На этом этапе стало ясно, что “план Барбаросса” провалился. Нужна была совсем новая стратегия. Реакция Гитлера была таковой, что он выгнал фон Браухича и сам принял оперативное командование. Он сразу же издал приказы, запрещающие тактические отступления. Это быстро стало утвержденной политикой, которая не давала никакой гибкости маневрирования. Оборонительные сражения, в которые был вовлечен вермахт в суровое зимнее время, стоили ему один миллион жертв - 31,4 процента живой силы восточной армии. После этого германская армия никогда не смогла восстановить свой дух. Эра блицкрига закончилась спустя два года после своего начала. Наступление возобновилось весной. 21 августа германцы достигли вершин Кавказа, но добраться до нефти с южной его стороны так и не смогли. Через два дня они были в Сталинграде на Волге. Но в то время германская наступательная способность, в самом широком смысле, уже исчерпалась. Будущее состояло только из горьких оборонительных сражений.
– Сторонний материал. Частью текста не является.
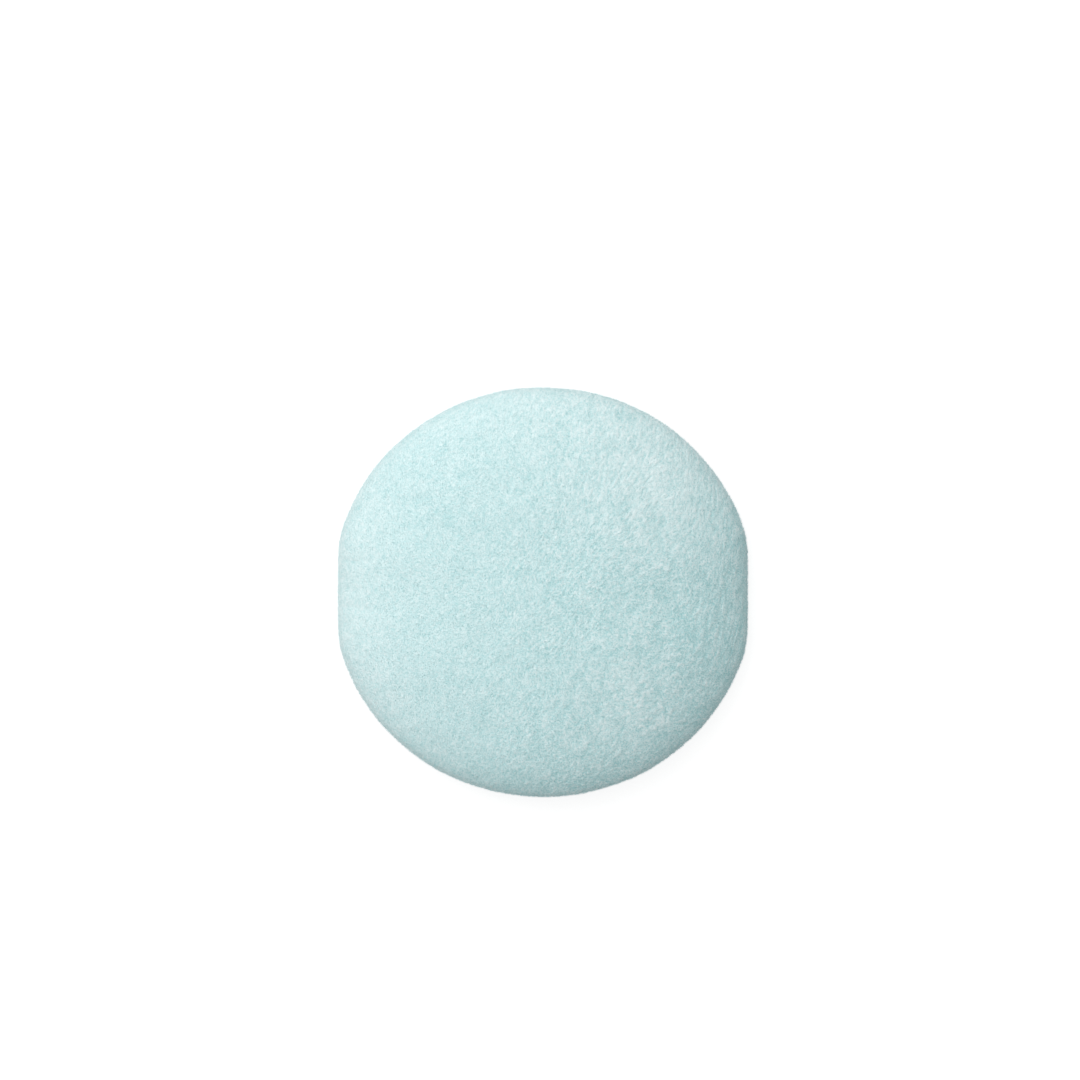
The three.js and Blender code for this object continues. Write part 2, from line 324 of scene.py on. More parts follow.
def mottled_material(name, light, deep, tuft, contrast, roughness, sheen=0.0, bump=0.0):
    material, nodes, links = shader_tree(name)
    shader = nodes["Principled BSDF"]
    group = nodes.new("ShaderNodeGroup")
    group.node_tree = mottle
    group.inputs["Light"].default_value = (*light, 1)
    group.inputs["Deep"].default_value = (*deep, 1)
    group.inputs["Tuft Size"].default_value = tuft
    group.inputs["Contrast"].default_value = contrast
    links.new(group.outputs["Color"], shader.inputs["Base Color"])
    shader.inputs["Roughness"].default_value = roughness
    shader.inputs["Specular IOR Level"].default_value = 0.25
    shader.inputs["Sheen Weight"].default_value = sheen
    shader.inputs["Sheen Roughness"].default_value = 0.6
    if bump:
        relief = nodes.new("ShaderNodeBump")
        relief.inputs["Strength"].default_value = bump
        relief.inputs["Distance"].default_value = grain_height
        links.new(group.outputs["Amount"], relief.inputs["Height"])
        links.new(relief.outputs["Normal"], shader.inputs["Normal"])
    return material


print("mottled material ready")

# %% [markdown]
# The pile isn't the same all over. A painted sheen makes it paler towards the upper left, where the light
# comes from, and a painted shade darkens its rim at the lower right. Where it is ruffled its grain is
# stronger, and down between the tufts it is painted deeper, as shade. The mesh knows these places, so it
# carries them as the attributes pale, rough and tip, and the pile's material reads them.

# %% Pile material
pile_light = (0.77, 0.917, 0.925)
pile_deep = (0.36, 0.66, 0.677)
# Painted shade colour for the roots of the pile and the hollows between its tufts. The backing also takes it
# as its deeper tone.
pile_root_shade = (0.5, 0.73, 0.738)
# Whitish colour for painted sheen, also for tufts that are paler at random.
pile_sheen_and_pale = (0.83, 0.937, 0.943)
calm_contrast = 1.45
ruffled_contrast = 2.6


def attribute_node(tree, name):
    node = tree.nodes.new("ShaderNodeAttribute")
    node.attribute_name = name
    return node.outputs["Fac"]


pile_material = mottled_material(
    "plush_pile", pile_light, pile_deep, tuft=0.31, contrast=3.0, roughness=0.6, sheen=0.12, bump=0.22
)
tree = pile_material.node_tree
group = tree.nodes["Group"]
grainy = math_node(tree, "MULTIPLY_ADD", attribute_node(tree, "rough"), ruffled_contrast, calm_contrast)
tree.links.new(grainy, group.inputs["Contrast"])
# The paleness attribute mixes in the whitish colour: painted sheen, and random pale tone.
with_sheen_and_tone = mix_node(tree, attribute_node(tree, "pale"), group.outputs["Color"], (*pile_sheen_and_pale, 1))
# The tip attribute mixes in the painted root shade where it is low: deep in the pile and in the hollows
# between tufts.
root_shaded = mix_node(tree, attribute_node(tree, "tip"), (*pile_root_shade, 1), with_sheen_and_tone)
tree.links.new(root_shaded, tree.nodes["Principled BSDF"].inputs["Base Color"])
print("pile material:", pile_material.name)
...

Переход от наступления к обороне был ознаменован все нарастающим вмешательством Гитлера в детали кампании. Теперь он постоянно отдавал приказы непосредственно армейским группам, штабам отдельных секторов и даже командирам дивизий и полков. Происходили ужасные скандалы с высшими офицерами, многие из них были уволены, один расстрелян. Зимой 1941 г. Геббельс писал, что Гитлер “очень постарел”. “Недооценка возможностей противника, - отмечал Гальдер, - всегда была его недостатком, но теперь приобрела гротескные формы” [23]. Он уволил командира одной армейской группы, и сам принял ее оперативное управление. Он отказался разговаривать с Йодлем. В конце концов, он поругался со всеми своими главнокомандующими, всеми начальниками штабов, с одиннадцатью (из восемнадцати) фельдмаршалами, с двадцатью одним из сорока армейских генералов и почти со всеми командирами всех трех секторов Русского фронта [24].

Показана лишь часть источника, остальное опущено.